# FEC 100 Help Please!



## tjohnson (Apr 13, 2012)

I need some info on the FEC 100 Smoker, and how the controller works.

Factory manual does not help

THX!

Todd


----------



## chef jimmyj (Apr 13, 2012)

How it works? or how to program it/make it work?  www.*cookshack*.com/.../*cookshack*/.../FEC100%20Ver.%2006.1.pdf This has set up, programming info on page 5...Sent to you in E-mail also...JJ


----------



## tjohnson (Apr 13, 2012)

I downloaded and read the manual, but it's not very specific........

Can the New IQ4 Digital Controller be set below 180°?

Does the new IQ4 Digital Controller have a "Smoke Setting"?

Todd


----------



## chef jimmyj (Apr 13, 2012)

Todd, This Forum of FEC 100 Owners may have what you seek or they can answer you. Hope this helps...JJ http://forum.cookshack.com/eve/forums


----------



## chadinclw (Apr 13, 2012)

From my experience, no you cannot set below 180 and there is no "smoke only" setting.
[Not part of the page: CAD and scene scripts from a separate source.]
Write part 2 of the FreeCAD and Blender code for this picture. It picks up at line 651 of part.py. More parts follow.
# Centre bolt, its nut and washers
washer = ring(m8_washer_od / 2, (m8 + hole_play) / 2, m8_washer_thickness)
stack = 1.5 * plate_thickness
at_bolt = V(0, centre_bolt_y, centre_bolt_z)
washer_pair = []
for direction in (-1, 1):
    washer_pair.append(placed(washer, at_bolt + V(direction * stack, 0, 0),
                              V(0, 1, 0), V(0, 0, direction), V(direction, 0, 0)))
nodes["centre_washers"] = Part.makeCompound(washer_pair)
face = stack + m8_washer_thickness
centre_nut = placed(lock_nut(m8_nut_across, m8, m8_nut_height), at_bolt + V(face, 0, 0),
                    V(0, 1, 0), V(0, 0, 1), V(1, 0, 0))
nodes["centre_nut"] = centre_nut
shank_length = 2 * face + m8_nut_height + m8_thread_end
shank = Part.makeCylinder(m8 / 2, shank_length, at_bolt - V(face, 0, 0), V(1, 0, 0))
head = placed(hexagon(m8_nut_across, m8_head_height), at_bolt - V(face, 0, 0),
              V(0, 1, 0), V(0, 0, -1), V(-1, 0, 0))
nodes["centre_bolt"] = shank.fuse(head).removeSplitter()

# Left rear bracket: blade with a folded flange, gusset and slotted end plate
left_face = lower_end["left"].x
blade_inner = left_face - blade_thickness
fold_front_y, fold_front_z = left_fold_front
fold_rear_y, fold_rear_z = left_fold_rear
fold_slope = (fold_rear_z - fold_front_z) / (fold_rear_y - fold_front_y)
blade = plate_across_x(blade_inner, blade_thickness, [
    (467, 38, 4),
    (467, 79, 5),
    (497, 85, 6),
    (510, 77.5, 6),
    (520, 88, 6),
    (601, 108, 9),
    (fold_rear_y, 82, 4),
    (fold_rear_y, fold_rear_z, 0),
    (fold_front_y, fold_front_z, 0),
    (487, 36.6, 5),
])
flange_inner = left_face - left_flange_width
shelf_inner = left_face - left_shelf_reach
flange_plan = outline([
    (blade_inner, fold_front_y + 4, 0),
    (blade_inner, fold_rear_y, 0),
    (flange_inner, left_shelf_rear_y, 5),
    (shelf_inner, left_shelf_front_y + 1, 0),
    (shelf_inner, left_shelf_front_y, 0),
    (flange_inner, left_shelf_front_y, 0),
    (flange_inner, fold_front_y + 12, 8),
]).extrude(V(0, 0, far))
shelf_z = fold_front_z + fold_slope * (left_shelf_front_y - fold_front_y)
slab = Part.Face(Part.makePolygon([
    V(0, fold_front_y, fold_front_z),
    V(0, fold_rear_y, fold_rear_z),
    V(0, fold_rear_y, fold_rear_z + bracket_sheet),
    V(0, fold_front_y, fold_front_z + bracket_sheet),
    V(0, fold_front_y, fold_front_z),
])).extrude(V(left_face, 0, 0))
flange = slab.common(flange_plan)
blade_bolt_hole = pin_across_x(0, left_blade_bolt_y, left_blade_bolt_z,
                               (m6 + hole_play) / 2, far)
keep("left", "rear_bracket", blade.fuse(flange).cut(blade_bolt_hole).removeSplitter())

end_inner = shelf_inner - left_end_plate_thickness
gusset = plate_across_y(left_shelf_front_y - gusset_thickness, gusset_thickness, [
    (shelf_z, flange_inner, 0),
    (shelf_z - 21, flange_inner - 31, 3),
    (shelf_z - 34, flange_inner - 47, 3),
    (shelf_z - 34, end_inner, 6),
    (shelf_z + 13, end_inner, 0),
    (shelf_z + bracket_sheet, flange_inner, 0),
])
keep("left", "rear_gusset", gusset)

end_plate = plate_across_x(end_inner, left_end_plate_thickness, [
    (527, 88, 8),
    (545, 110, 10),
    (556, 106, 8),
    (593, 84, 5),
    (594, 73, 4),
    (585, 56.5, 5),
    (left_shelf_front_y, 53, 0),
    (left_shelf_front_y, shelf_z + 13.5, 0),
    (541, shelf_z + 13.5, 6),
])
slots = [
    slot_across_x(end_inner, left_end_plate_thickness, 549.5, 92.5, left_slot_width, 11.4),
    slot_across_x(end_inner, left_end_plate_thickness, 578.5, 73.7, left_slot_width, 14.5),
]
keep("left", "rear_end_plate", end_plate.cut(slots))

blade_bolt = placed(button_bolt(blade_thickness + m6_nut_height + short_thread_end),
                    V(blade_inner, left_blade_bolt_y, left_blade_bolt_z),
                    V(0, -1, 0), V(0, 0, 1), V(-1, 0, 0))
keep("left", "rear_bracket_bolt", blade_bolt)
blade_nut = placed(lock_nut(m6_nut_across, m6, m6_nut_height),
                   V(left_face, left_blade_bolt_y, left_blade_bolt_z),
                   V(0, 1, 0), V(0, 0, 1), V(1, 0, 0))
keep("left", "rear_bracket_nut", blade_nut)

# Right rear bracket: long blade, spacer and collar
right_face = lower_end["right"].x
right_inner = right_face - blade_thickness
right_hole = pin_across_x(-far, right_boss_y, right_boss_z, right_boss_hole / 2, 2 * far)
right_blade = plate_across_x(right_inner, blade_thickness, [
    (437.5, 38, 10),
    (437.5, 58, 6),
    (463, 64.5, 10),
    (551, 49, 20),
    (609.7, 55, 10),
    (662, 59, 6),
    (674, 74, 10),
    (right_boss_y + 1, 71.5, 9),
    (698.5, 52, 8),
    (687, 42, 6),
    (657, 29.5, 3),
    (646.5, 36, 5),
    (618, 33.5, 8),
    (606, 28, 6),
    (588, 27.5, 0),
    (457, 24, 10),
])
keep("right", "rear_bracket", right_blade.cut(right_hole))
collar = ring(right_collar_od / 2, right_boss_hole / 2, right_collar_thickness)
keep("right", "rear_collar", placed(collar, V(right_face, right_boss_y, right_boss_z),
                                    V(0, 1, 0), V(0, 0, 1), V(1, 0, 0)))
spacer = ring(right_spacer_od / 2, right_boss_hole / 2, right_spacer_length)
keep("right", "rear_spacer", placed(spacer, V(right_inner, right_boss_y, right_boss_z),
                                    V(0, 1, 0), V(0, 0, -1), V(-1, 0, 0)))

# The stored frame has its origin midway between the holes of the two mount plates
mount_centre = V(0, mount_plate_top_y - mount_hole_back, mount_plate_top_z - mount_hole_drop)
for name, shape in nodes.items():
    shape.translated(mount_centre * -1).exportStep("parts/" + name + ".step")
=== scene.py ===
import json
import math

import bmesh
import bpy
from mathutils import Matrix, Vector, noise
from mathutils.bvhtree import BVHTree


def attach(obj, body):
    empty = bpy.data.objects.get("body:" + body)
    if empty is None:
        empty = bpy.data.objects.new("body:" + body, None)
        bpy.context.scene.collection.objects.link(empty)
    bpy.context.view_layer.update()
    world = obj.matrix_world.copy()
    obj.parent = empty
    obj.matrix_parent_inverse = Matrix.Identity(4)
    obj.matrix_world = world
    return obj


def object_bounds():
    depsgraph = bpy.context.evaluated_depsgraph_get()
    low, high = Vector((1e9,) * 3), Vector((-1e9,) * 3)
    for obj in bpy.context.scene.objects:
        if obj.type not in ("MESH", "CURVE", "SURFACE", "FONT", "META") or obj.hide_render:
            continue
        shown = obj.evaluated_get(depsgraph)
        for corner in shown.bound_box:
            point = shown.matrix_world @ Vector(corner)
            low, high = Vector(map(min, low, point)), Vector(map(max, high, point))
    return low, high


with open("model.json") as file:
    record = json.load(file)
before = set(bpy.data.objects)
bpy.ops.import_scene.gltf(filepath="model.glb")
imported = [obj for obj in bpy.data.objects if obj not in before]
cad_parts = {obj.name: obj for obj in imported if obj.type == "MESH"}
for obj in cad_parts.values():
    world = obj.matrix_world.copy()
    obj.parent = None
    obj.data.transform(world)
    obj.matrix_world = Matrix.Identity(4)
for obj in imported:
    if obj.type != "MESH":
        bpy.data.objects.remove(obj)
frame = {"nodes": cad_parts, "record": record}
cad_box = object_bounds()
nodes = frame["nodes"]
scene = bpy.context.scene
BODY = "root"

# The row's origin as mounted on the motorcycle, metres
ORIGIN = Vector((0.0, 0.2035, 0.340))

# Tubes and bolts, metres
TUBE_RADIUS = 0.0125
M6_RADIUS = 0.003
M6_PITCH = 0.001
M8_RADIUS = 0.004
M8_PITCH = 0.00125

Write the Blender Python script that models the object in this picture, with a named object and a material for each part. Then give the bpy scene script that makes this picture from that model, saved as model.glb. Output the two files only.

The FEC100 uses the fire pot in the cabinet and so there is an actual pellet fueled fire in the chamber, it is not an element heating/burning the pellets..

I do know you have to "think backwards" to get the lowest temp early for the best smoke benefit and the then set the "hold" temp for your actual cooking temp...

Maybe they've worked on that since its been a year or two since I used one.


----------



## chef jimmyj (Apr 13, 2012)

Todd I did a search on the FEC owners forum for Lowest Temp and Smoke Setting and there is quite a bit of info on both...Good Luck...JJ


----------



## tjohnson (Apr 13, 2012)

Sorry Jimmy...

I just assumed it was a link to the manual

Looking at the forum now

I've got a customer who threw the question at me, and thought I would ask SMF

TJ


----------



## chef jimmyj (Apr 13, 2012)

TJohnson said:


> Sorry Jimmy...
> 
> I just assumed it was a link to the manual
> 
> ...




 No worries...I got your back!...JJ


----------



## bbqhead (Apr 14, 2012)

if all else fails call cook shack and talk to them, they are very customer friendly .they can walk you through it.


----------